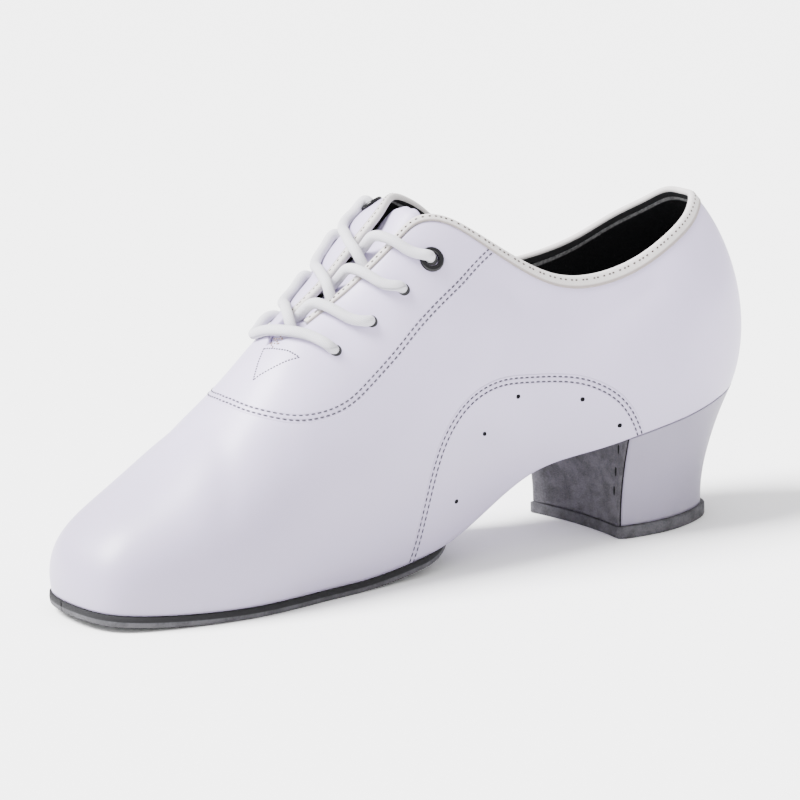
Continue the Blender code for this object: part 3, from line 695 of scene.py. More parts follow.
def weave_group() -> bpy.types.NodeTree:
    """Crossed diagonal strands on a UV map counted in strands. Outputs a height."""
    nodes, given, out = new_group(
        "weave", (("Vector", "NodeSocketVector", 0.0),), (("Height", "NodeSocketFloat"),))
    u, v = (nodes.axis(given.outputs["Vector"], name) for name in "XY")
    strands = []
    for way in ("ADD", "SUBTRACT"):
        wave = nodes.math("SINE", nodes.math("MULTIPLY", nodes.math(way, u, v), np.pi))
        strands.append(nodes.math("ABSOLUTE", wave))
    height = nodes.math("MULTIPLY", *strands)
    nodes.put(nodes.math("POWER", height, 0.6), out.inputs["Height"])
    return nodes.tree


class Groups:
    """The shared node groups, made once."""

    def __init__(self) -> None:
        """Make every group."""
        self.grain = grain_group()
        self.soil = soil_group()
        self.nap = nap_group()
        self.weave = weave_group()


@dataclass(frozen=True)
class Finish:
    """A material's name, colours and shine."""

    name: str
    base: tuple[float, float, float]
    roughness: float = 0.5
    specular: float = 0.5
    coat: float = 0.0
    coat_roughness: float = 0.2
    sheen: float = 0.0

    def start(self) -> tuple[bpy.types.Material, Nodes, bpy.types.Node]:
        """New material with its constant values set on the shader."""
        made = bpy.data.materials.new(self.name)
        made.use_nodes = True
        nodes = Nodes(made.node_tree)
        shader = made.node_tree.nodes["Principled BSDF"]
        shader.inputs["Base Color"].default_value = (*self.base, 1.0)
        shader.inputs["Roughness"].default_value = self.roughness
        shader.inputs["Specular IOR Level"].default_value = self.specular
        shader.inputs["Coat Weight"].default_value = self.coat
        shader.inputs["Coat Roughness"].default_value = self.coat_roughness
        shader.inputs["Sheen Weight"].default_value = self.sheen
        made.diffuse_color = (*self.base, 1.0)
        return made, nodes, shader

    def colour(self, scale: float) -> tuple[float, float, float, float]:
        """The base colour made lighter or darker."""
        return (*(min(1.0, c * scale) for c in self.base), 1.0)


@dataclass(frozen=True)
class PanelLeather(Finish):
    """White leather of the upper: grain, panel steps, seam grooves, lace holes, soil,
    and painted shade along the seams, in the lace holes and low on the shoe.

    Distances from a seam or a hole's rim are in millimetres, heights in metres.
    """

    step: tuple[float, float] = (-1.3, -0.7)
    row_reach: float = 0.6
    # mm from the rows' middle over which their painted shade fades
    painted_seam_shade_reach: tuple[float, float] = (1.8, 0.6)
    # mm round a lace hole's rim over which its painted shade sets in
    rim: tuple[float, float] = (0.12, -0.08)
    clouds: tuple[float, float] = (0.975, 1.02)
    # painted shade: heights between which the leather turns darker toward the floor, and its tone
    painted_low_shade: tuple[float, float] = (0.085, 0.008)
    painted_low_shade_tone: float = 0.66
    # painted shade along the stitch rows: its share and its tone
    painted_seam_shade: float = 0.13
    painted_seam_shade_tone: float = 0.45
    soil_height: float = 0.016
    soil_share: float = 0.30
    soil_tone: tuple[float, ...] = (0.30, 0.29, 0.31, 1.0)
    # near black painted in each uncut lace hole, as the shade in its opening
    painted_hole_shade_tone: tuple[float, ...] = (0.012, 0.012, 0.014, 1.0)

    def build(self, groups: Groups) -> bpy.types.Material:
        """Material that reads the upper's signed distances in millimetres."""
        made, nodes, shader = self.start()
        place_ = nodes.place()
        grain = nodes.group(groups.grain, Vector=place_)
        soil = nodes.group(groups.soil, Vector=place_, Height=self.soil_height)
        seams = [nodes.mask("eyestay"), nodes.mask("arch")]
        middles = [self.from_rows(nodes, seam) for seam in seams]
        step = nodes.math("ADD", *(nodes.ramp(seam, *self.step) for seam in seams))
        pull = nodes.math("ADD", *(self.rows(nodes, middle) for middle in middles))
        shade = nodes.math("ADD", *(nodes.ramp(middle, *self.painted_seam_shade_reach) for middle in middles))
        # painted shade: each lace hole is painted dark, as the upper isn't pierced there
        punched = nodes.ramp(nodes.mask("hole"), *self.rim)
        clouds = [self.colour(scale) for scale in self.clouds]
        tone = nodes.mix(nodes.ramp(grain.outputs["Slow"], 0.3, 0.7), *clouds)
        # painted shade: darker toward the bottom of the upper
        tone = nodes.mix(nodes.ramp(nodes.axis(place_, "Z"), *self.painted_low_shade), tone,
                         self.colour(self.painted_low_shade_tone))
        # painted shade along both seams' stitch rows
        tone = nodes.mix(nodes.math("MULTIPLY", shade, self.painted_seam_shade), tone,
                         self.colour(self.painted_seam_shade_tone))
        tone = nodes.mix(nodes.math("MULTIPLY", soil.outputs["Soil"], self.soil_share), tone,
                         self.soil_tone)
        tone = nodes.mix(punched, tone, self.painted_hole_shade_tone)
        nodes.put(tone, shader.inputs["Base Color"])
        rough = nodes.math("MULTIPLY_ADD", grain.outputs["Slow"], 0.14, self.roughness - 0.07)
        nodes.put(nodes.math("ADD", rough, nodes.math("MULTIPLY", soil.outputs["Soil"], 0.15)),
                  shader.inputs["Roughness"])
        normal = nodes.bump(grain.outputs["Slow"], 0.00035)
        normal = nodes.bump(grain.outputs["Fine"], 0.00003, normal)
        relief = nodes.math("SUBTRACT", nodes.math("MULTIPLY", step, 0.5),
                            nodes.math("MULTIPLY", pull, 0.35))
        relief = nodes.math("SUBTRACT", relief, nodes.math("MULTIPLY", punched, 1.5))
        nodes.put(nodes.bump(relief, 0.0005, normal), shader.inputs["Normal"])
        return made

    @staticmethod
    def from_rows(nodes: Nodes, distance: bpy.types.NodeSocket) -> bpy.types.NodeSocket:
        """How far a distance is from half the gap between both stitch rows."""
        gap = Stitching.row_gap / MM
        return nodes.math("ABSOLUTE", nodes.math("SUBTRACT", distance, 0.5 * gap))

    def rows(self, nodes: Nodes, middle: bpy.types.NodeSocket) -> bpy.types.NodeSocket:
        """Soft trough along both stitch rows, at 0 and at the rows' gap from a seam."""
        return nodes.ramp(self.from_rows(nodes, middle), self.row_reach, 0.0)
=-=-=
* _The problem_: Write out all the data again, exactly as it appears.

* _Response to this exercise_:
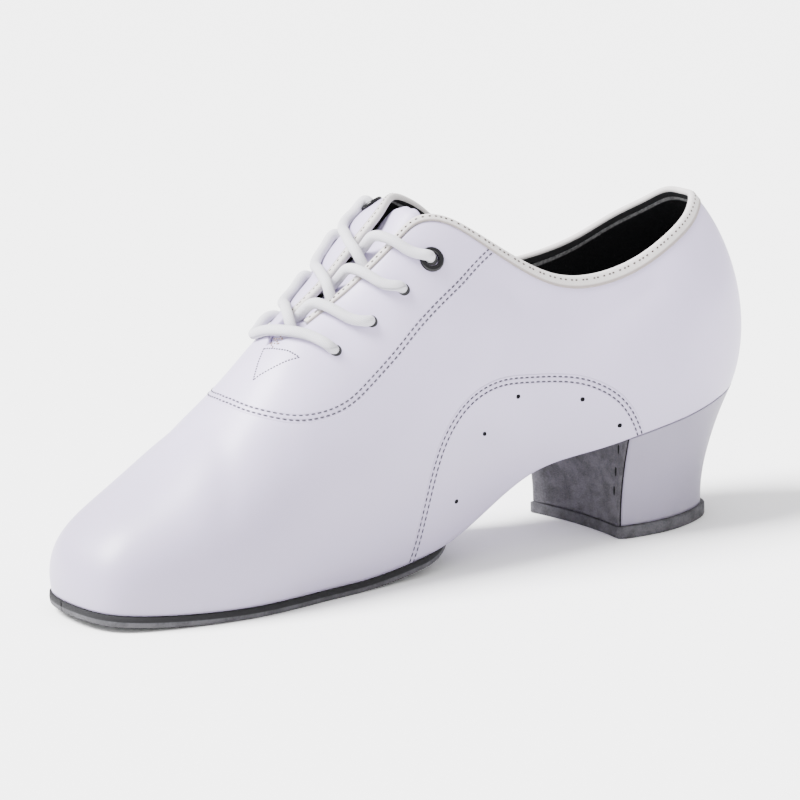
Continue the Blender code for this object: part 3, from line 695 of scene.py. More parts follow.
def weave_group() -> bpy.types.NodeTree:
    """Crossed diagonal strands on a UV map counted in strands. Outputs a height."""
    nodes, given, out = new_group(
        "weave", (("Vector", "NodeSocketVector", 0.0),), (("Height", "NodeSocketFloat"),))
    u, v = (nodes.axis(given.outputs["Vector"], name) for name in "XY")
    strands = []
    for way in ("ADD", "SUBTRACT"):
        wave = nodes.math("SINE", nodes.math("MULTIPLY", nodes.math(way, u, v), np.pi))
        strands.append(nodes.math("ABSOLUTE", wave))
    height = nodes.math("MULTIPLY", *strands)
    nodes.put(nodes.math("POWER", height, 0.6), out.inputs["Height"])
    return nodes.tree


class Groups:
    """The shared node groups, made once."""

    def __init__(self) -> None:
        """Make every group."""
        self.grain = grain_group()
        self.soil = soil_group()
        self.nap = nap_group()
        self.weave = weave_group()


@dataclass(frozen=True)
class Finish:
    """A material's name, colours and shine."""

    name: str
    base: tuple[float, float, float]
    roughness: float = 0.5
    specular: float = 0.5
    coat: float = 0.0
    coat_roughness: float = 0.2
    sheen: float = 0.0

    def start(self) -> tuple[bpy.types.Material, Nodes, bpy.types.Node]:
        """New material with its constant values set on the shader."""
        made = bpy.data.materials.new(self.name)
        made.use_nodes = True
        nodes = Nodes(made.node_tree)
        shader = made.node_tree.nodes["Principled BSDF"]
        shader.inputs["Base Color"].default_value = (*self.base, 1.0)
        shader.inputs["Roughness"].default_value = self.roughness
        shader.inputs["Specular IOR Level"].default_value = self.specular
        shader.inputs["Coat Weight"].default_value = self.coat
        shader.inputs["Coat Roughness"].default_value = self.coat_roughness
        shader.inputs["Sheen Weight"].default_value = self.sheen
        made.diffuse_color = (*self.base, 1.0)
        return made, nodes, shader

    def colour(self, scale: float) -> tuple[float, float, float, float]:
        """The base colour made lighter or darker."""
        return (*(min(1.0, c * scale) for c in self.base), 1.0)


@dataclass(frozen=True)
class PanelLeather(Finish):
    """White leather of the upper: grain, panel steps, seam grooves, lace holes, soil,
    and painted shade along the seams, in the lace holes and low on the shoe.

    Distances from a seam or a hole's rim are in millimetres, heights in metres.
    """

    step: tuple[float, float] = (-1.3, -0.7)
    row_reach: float = 0.6
    # mm from the rows' middle over which their painted shade fades
    painted_seam_shade_reach: tuple[float, float] = (1.8, 0.6)
    # mm round a lace hole's rim over which its painted shade sets in
    rim: tuple[float, float] = (0.12, -0.08)
    clouds: tuple[float, float] = (0.975, 1.02)
    # painted shade: heights between which the leather turns darker toward the floor, and its tone
    painted_low_shade: tuple[float, float] = (0.085, 0.008)
    painted_low_shade_tone: float = 0.66
    # painted shade along the stitch rows: its share and its tone
    painted_seam_shade: float = 0.13
    painted_seam_shade_tone: float = 0.45
    soil_height: float = 0.016
    soil_share: float = 0.30
    soil_tone: tuple[float, ...] = (0.30, 0.29, 0.31, 1.0)
    # near black painted in each uncut lace hole, as the shade in its opening
    painted_hole_shade_tone: tuple[float, ...] = (0.012, 0.012, 0.014, 1.0)

    def build(self, groups: Groups) -> bpy.types.Material:
        """Material that reads the upper's signed distances in millimetres."""
        made, nodes, shader = self.start()
        place_ = nodes.place()
        grain = nodes.group(groups.grain, Vector=place_)
        soil = nodes.group(groups.soil, Vector=place_, Height=self.soil_height)
        seams = [nodes.mask("eyestay"), nodes.mask("arch")]
        middles = [self.from_rows(nodes, seam) for seam in seams]
        step = nodes.math("ADD", *(nodes.ramp(seam, *self.step) for seam in seams))
        pull = nodes.math("ADD", *(self.rows(nodes, middle) for middle in middles))
        shade = nodes.math("ADD", *(nodes.ramp(middle, *self.painted_seam_shade_reach) for middle in middles))
        # painted shade: each lace hole is painted dark, as the upper isn't pierced there
        punched = nodes.ramp(nodes.mask("hole"), *self.rim)
        clouds = [self.colour(scale) for scale in self.clouds]
        tone = nodes.mix(nodes.ramp(grain.outputs["Slow"], 0.3, 0.7), *clouds)
        # painted shade: darker toward the bottom of the upper
        tone = nodes.mix(nodes.ramp(nodes.axis(place_, "Z"), *self.painted_low_shade), tone,
                         self.colour(self.painted_low_shade_tone))
        # painted shade along both seams' stitch rows
        tone = nodes.mix(nodes.math("MULTIPLY", shade, self.painted_seam_shade), tone,
                         self.colour(self.painted_seam_shade_tone))
        tone = nodes.mix(nodes.math("MULTIPLY", soil.outputs["Soil"], self.soil_share), tone,
                         self.soil_tone)
        tone = nodes.mix(punched, tone, self.painted_hole_shade_tone)
        nodes.put(tone, shader.inputs["Base Color"])
        rough = nodes.math("MULTIPLY_ADD", grain.outputs["Slow"], 0.14, self.roughness - 0.07)
        nodes.put(nodes.math("ADD", rough, nodes.math("MULTIPLY", soil.outputs["Soil"], 0.15)),
                  shader.inputs["Roughness"])
        normal = nodes.bump(grain.outputs["Slow"], 0.00035)
        normal = nodes.bump(grain.outputs["Fine"], 0.00003, normal)
        relief = nodes.math("SUBTRACT", nodes.math("MULTIPLY", step, 0.5),
                            nodes.math("MULTIPLY", pull, 0.35))
        relief = nodes.math("SUBTRACT", relief, nodes.math("MULTIPLY", punched, 1.5))
        nodes.put(nodes.bump(relief, 0.0005, normal), shader.inputs["Normal"])
        return made

    @staticmethod
    def from_rows(nodes: Nodes, distance: bpy.types.NodeSocket) -> bpy.types.NodeSocket:
        """How far a distance is from half the gap between both stitch rows."""
        gap = Stitching.row_gap / MM
        return nodes.math("ABSOLUTE", nodes.math("SUBTRACT", distance, 0.5 * gap))

    def rows(self, nodes: Nodes, middle: bpy.types.NodeSocket) -> bpy.types.NodeSocket:
        """Soft trough along both stitch rows, at 0 and at the rows' gap from a seam."""
        return nodes.ramp(self.from_rows(nodes, middle), self.row_reach, 0.0)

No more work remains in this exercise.